Tradita, our homeland.

You can hear the hymn in a couple of curious ways on YouTube. One version comes in two parts, with the anthems in the second — save for the Soviet anthem, which was excised in the early 1950s during the “Red Scare.” The same recording is also available intermixed with film footage of the liberation at war’s end. But so far as I know, the only full version — which is to say, the only accurate version of what Toscanini did with the Verdi in 1943 — is the one on disc. (Think of the “Requiem” as the bonus.)

Cynicism? We are, or ought to be, well beyond cynicism. Cynicism is a coward’s repair, a habit of contempt that leads to the casual dismissal of that which is good, noble, worthy.

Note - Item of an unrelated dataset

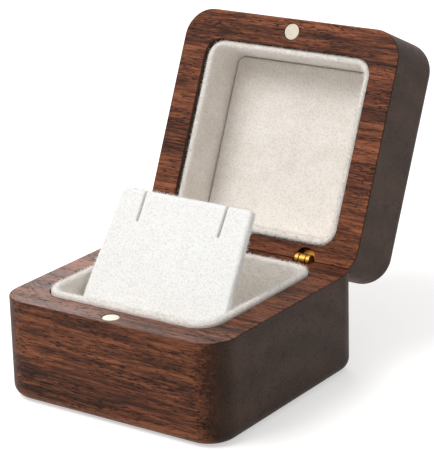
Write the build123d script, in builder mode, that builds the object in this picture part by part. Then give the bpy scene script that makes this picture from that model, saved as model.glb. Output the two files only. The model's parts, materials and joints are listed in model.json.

In the name of cleverness and sophistication, it scorches the good earth.

That is why the innocence of the Olympics so appeals to me, and the innocence of the anthems recorded during the “good war.” (And yes, I know that Dresden and Hiroshima were also part of that “good war.”) Plainly, we cannot (nor ought we) pretend that all that’s happened hasn’t happened, that we can simply shed the ugliness, forget the beast, neglect the sinister.

If there’s innocence to be restored, it is a willed innocence, even a sophisticated innocence, innocence as strategic wisdom, not as childish naïveté. Our eyes have seen the worst there is, have stared into the abyss; we’ve known tragedy, and will again. But no time nor patience for cynicism; now, eyes wide open, it is time to build.